Avec cette action en justice, les collectivités entendent faire appliquer le principe "pollueur-payeur" et mettre les industriels face à leurs responsabilités. "Le coût des solutions pour traiter la pollution aux polluants éternels va être supporté par les usagers si le principe pollueur-payeur ne s'applique pas. La responsabilité financière des industriels doit être engagée", insiste Guy Martinet, président du Syndicat mixte d'eau potable Rhône Sud.

L'enjeu financier est de taille : entre 5 et 10 millions d'euros selon les premières estimations pour mettre en place les traitements nécessaires. Une facture que les collectivités refusent de laisser aux contribuables.

La mobilisation de la science doit permettre à des experts indépendants de se prononcer sur les responsabilités exactes d'Arkema et de Daikin comme sur les préjudices subis par nos collectivités.

Bruno Bernard, président écologiste de la Métropole de Lyon

Les industriels contestent

Du côté des deux géants de la chimie mis en cause, on conteste toute responsabilité. Contactés, Arkema et Daikin n'ont pas souhaité réagir à la décision de justice, se bornant à indiquer qu'ils « collaboreront avec les experts nommés » et qu'ils respectent « la réglementation en vigueur ».

Les industriels de la Vallée de la chimie lyonnaise font valoir les efforts déjà réalisés ces dernières années pour réduire leurs rejets de PFAS. Ils mettent aussi en avant leur rôle économique localement et dénoncent « une stigmatisation » de leur activité.

D'autres actions contre les PFAS

Au-delà de cette action lyonnaise, la pression s'accroît sur les PFAS, présents dans de nombreux produits du quotidien (emballages alimentaires, textiles déperlants, ustensiles de cuisine en Téflon...) et dont les effets sanitaires préoccupent. Plusieurs actions en justice ont été lancées en Europe et aux États-Unis pour en interdire certains usages.

  • L'Union européenne prévoit d'interdire 4700 composés de la famille des PFAS en 2025.
  • 8 PFAS sont déjà interdits en Europe depuis 2020.
  • Les PFAS sont qualifiés de "menace globale" par l'ONU depuis mars 2022.

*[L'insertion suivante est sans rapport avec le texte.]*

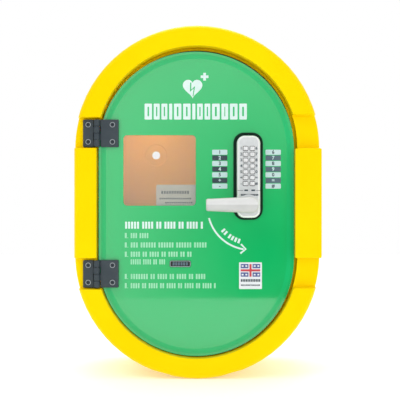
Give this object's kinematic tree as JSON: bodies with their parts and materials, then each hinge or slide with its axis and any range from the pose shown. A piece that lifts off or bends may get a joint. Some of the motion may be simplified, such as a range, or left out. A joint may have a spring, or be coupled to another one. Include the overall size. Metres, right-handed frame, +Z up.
{
  "type": "defibrillator cabinet",
  "caption": "Oval wall cabinet for a defibrillator: moulded shell, windowed door on side hinges, push-button code lock with a lever, and a heated, lit storage space.",
  "frame": {"origin": "centre of the four wall fixing holes, on the cabinet's back plane", "axes": "+X to the right as seen from the front, +Y into the wall, +Z up"},
  "size_m": [0.3875, 0.228, 0.5534],
  "materials": {
    "yellow_shell": "moulded polyethylene, satin gloss",
    "black_rubber": "matt",
    "stainless": "brushed",
    "zinc_fasteners": "bright zinc plate",
    "heater_aluminium": "anodised",
    "grey_plastic": "matt",
    "light_diffuser": "translucent white",
    "lead_sheath": "satin PVC sheath",
    "hinge_black": "satin powder coat",
    "socket_screws": "dark zinc",
    "brass_inserts": "machined",
    "clear_panel": "clear, gloss",
    "green_film": "reverse-printed gloss film",
    "location_black": "gloss",
    "white_label": "satin label stock",
    "silver_label": "silvered label stock",
    "lock_metal": "satin silver",
    "lock_gasket_black": "matt",
    "lever_metal": "satin silver",
    "button_metal": "satin"
  },
  "bodies": {
    "cabinet": {"housing": "yellow_shell", "vent_plugs": "black_rubber", "door_seal": "black_rubber", "strike_plate": "stainless", "strike_screws": "zinc_fasteners", "support_shelf": "stainless", "shelf_screws": "zinc_fasteners", "heater_block": "heater_aluminium", "heater_screws": "zinc_fasteners", "thermostat": "zinc_fasteners", "terminal_box": "grey_plastic", "terminal_box_lid": "grey_plastic", "cable_grommet": "black_rubber", "led_bar": "heater_aluminium", "led_diffuser": "light_diffuser", "internal_leads": "lead_sheath", "lead_clips": "grey_plastic", "hinge_frame_leaf_upper": "hinge_black", "hinge_frame_leaf_lower": "hinge_black", "hinge_pin_upper": "zinc_fasteners", "hinge_pin_lower": "zinc_fasteners", "hinge_frame_screws": "socket_screws", "hinge_inserts": "brass_inserts"},
    "door": {"door_panel": "clear_panel", "door_film": "green_film", "location_plate": "location_black", "corner_label": "white_label", "rating_label": "silver_label", "hinge_door_leaf_upper": "hinge_black", "hinge_door_leaf_lower": "hinge_black", "hinge_door_screws": "socket_screws", "hinge_door_nuts": "zinc_fasteners", "lock_front_plate": "lock_metal", "lock_gasket": "lock_gasket_black", "code_chamber": "brass_inserts", "lock_back_plate": "lock_metal", "lock_back_gasket": "lock_gasket_black", "lock_fixing_screws": "zinc_fasteners"},
    "lever": {"lever_handle": "lever_metal", "lever_spindle": "stainless", "cam_arm": "stainless", "cam_screw": "zinc_fasteners", "lever_spring": "stainless"},
    "button_1": {"button_1": "button_metal"},
    "button_2": {"button_2": "button_metal"},
    "button_3": {"button_3": "button_metal"},
    "button_4": {"button_4": "button_metal"},
    "button_5": {"button_5": "button_metal"},
    "button_6": {"button_6": "button_metal"},
    "button_7": {"button_7": "button_metal"},
    "button_8": {"button_8": "button_metal"},
    "button_9": {"button_9": "button_metal"},
    "button_0": {"button_0": "button_metal"},
    "button_x": {"button_x": "button_metal"},
    "button_y": {"button_y": "button_metal"},
    "button_z": {"button_z": "button_metal"},
    "button_c": {"button_c": "button_metal"}
  },
  "joints": [
    {"name": "door_swing", "type": "hinge", "parent": "cabinet", "child": "door", "pos_m": [-0.1576, -0.182, 0], "axis": [0, 0, -1], "range_deg": [0, 120]},
    {"name": "lever_turn", "type": "hinge", "parent": "door", "child": "lever", "pos_m": [0.08, -0.2, -0.0042], "axis": [0, -1, 0], "range_deg": [0, 90], "stiffness_Nm_per_rad": 0.3, "springref_deg": -28.65},
    {"name": "push_1", "type": "slide", "parent": "door", "child": "button_1", "axis": [0, 1, 0], "range_m": [0, 0.0022], "stiffness_N_per_m": 800, "springref_m": -0.0008},
    {"name": "push_2", "type": "slide", "parent": "door", "child": "button_2", "axis": [0, 1, 0], "range_m": [0, 0.0022], "stiffness_N_per_m": 800, "springref_m": -0.0008},
    {"name": "push_3", "type": "slide", "parent": "door", "child": "button_3", "axis": [0, 1, 0], "range_m": [0, 0.0022], "stiffness_N_per_m": 800, "springref_m": -0.0008},
    {"name": "push_4", "type": "slide", "parent": "door", "child": "button_4", "axis": [0, 1, 0], "range_m": [0, 0.0022], "stiffness_N_per_m": 800, "springref_m": -0.0008},
    {"name": "push_5", "type": "slide", "parent": "door", "child": "button_5", "axis": [0, 1, 0], "range_m": [0, 0.0022], "stiffness_N_per_m": 800, "springref_m": -0.0008},
    {"name": "push_6", "type": "slide", "parent": "door", "child": "button_6", "axis": [0, 1, 0], "range_m": [0, 0.0022], "stiffness_N_per_m": 800, "springref_m": -0.0008},
    {"name": "push_7", "type": "slide", "parent": "door", "child": "button_7", "axis": [0, 1, 0], "range_m": [0, 0.0022], "stiffness_N_per_m": 800, "springref_m": -0.0008},
    {"name": "push_8", "type": "slide", "parent": "door", "child": "button_8", "axis": [0, 1, 0], "range_m": [0, 0.0022], "stiffness_N_per_m": 800, "springref_m": -0.0008},
    {"name": "push_9", "type": "slide", "parent": "door", "child": "button_9", "axis": [0, 1, 0], "range_m": [0, 0.0022], "stiffness_N_per_m": 800, "springref_m": -0.0008},
    {"name": "push_0", "type": "slide", "parent": "door", "child": "button_0", "axis": [0, 1, 0], "range_m": [0, 0.0022], "stiffness_N_per_m": 800, "springref_m": -0.0008},
    {"name": "push_x", "type": "slide", "parent": "door", "child": "button_x", "axis": [0, 1, 0], "range_m": [0, 0.0022], "stiffness_N_per_m": 800, "springref_m": -0.0008},
    {"name": "push_y", "type": "slide", "parent": "door", "child": "button_y", "axis": [0, 1, 0], "range_m": [0, 0.0022], "stiffness_N_per_m": 800, "springref_m": -0.0008},
    {"name": "push_z", "type": "slide", "parent": "door", "child": "button_z", "axis": [0, 1, 0], "range_m": [0, 0.0022], "stiffness_N_per_m": 800, "springref_m": -0.0008},
    {"name": "push_c", "type": "slide", "parent": "door", "child": "button_c", "axis": [0, 1, 0], "range_m": [0, 0.0022], "stiffness_N_per_m": 800, "springref_m": -0.0008}
  ]
}
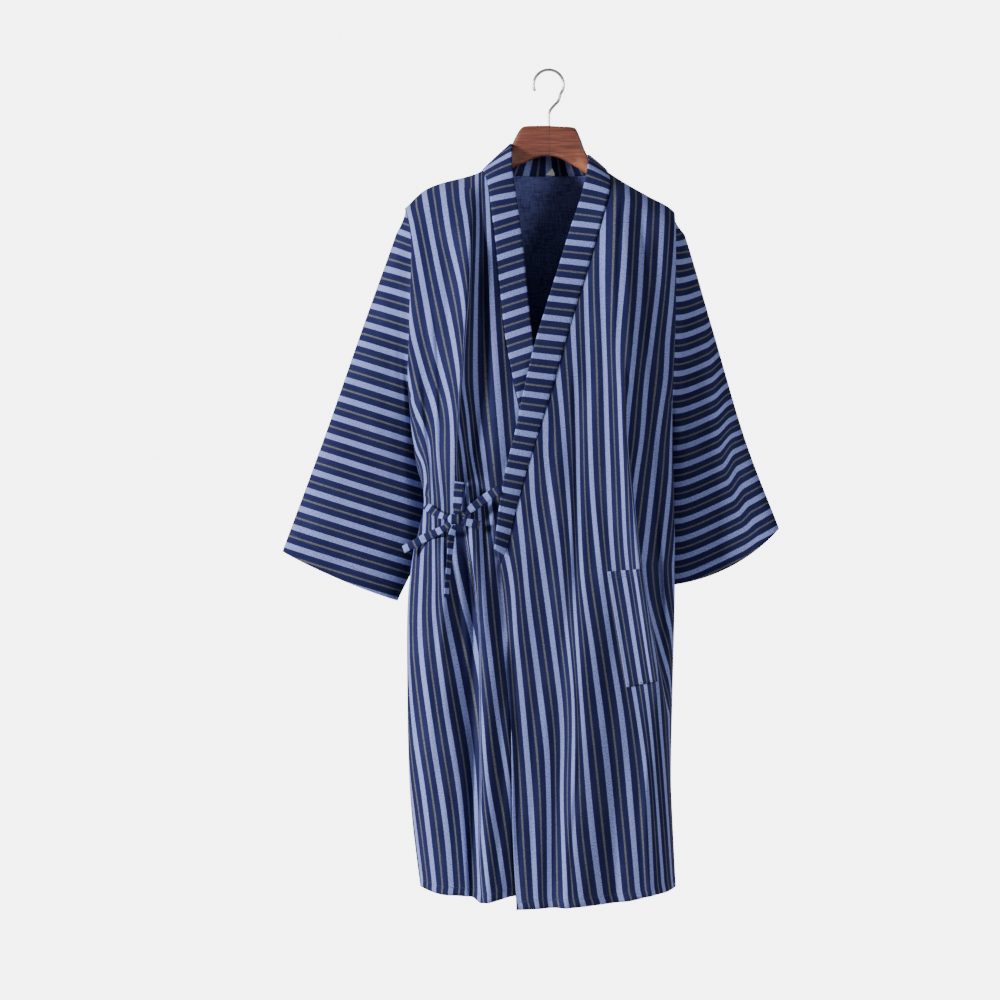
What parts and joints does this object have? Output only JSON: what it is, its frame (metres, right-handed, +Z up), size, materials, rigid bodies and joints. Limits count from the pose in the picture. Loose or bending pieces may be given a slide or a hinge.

À Lyon, de nouvelles actions contre les PFAS ont été lancées en parallèle de la procédure judiciaire. En juin, saisie par des riverains et associations, la justice a suspendu un projet d'extension du site Daikin à Pierre-Bénite, demandant des garanties environnementales supplémentaires.

L'expertise judiciaire ordonnée par le tribunal de Lyon, qui devra être réalisée d'ici fin 2025, apportera un éclairage bienvenu sur le rôle exact des industriels dans cette pollution invisible mais persistante. Elle pourrait aussi faire jurisprudence sur l'application du principe "pollueur-payeur" face à ces polluants d'un genre nouveau. Une véritable épée de Damoclès financière et réputationnelle pour les industriels concernés.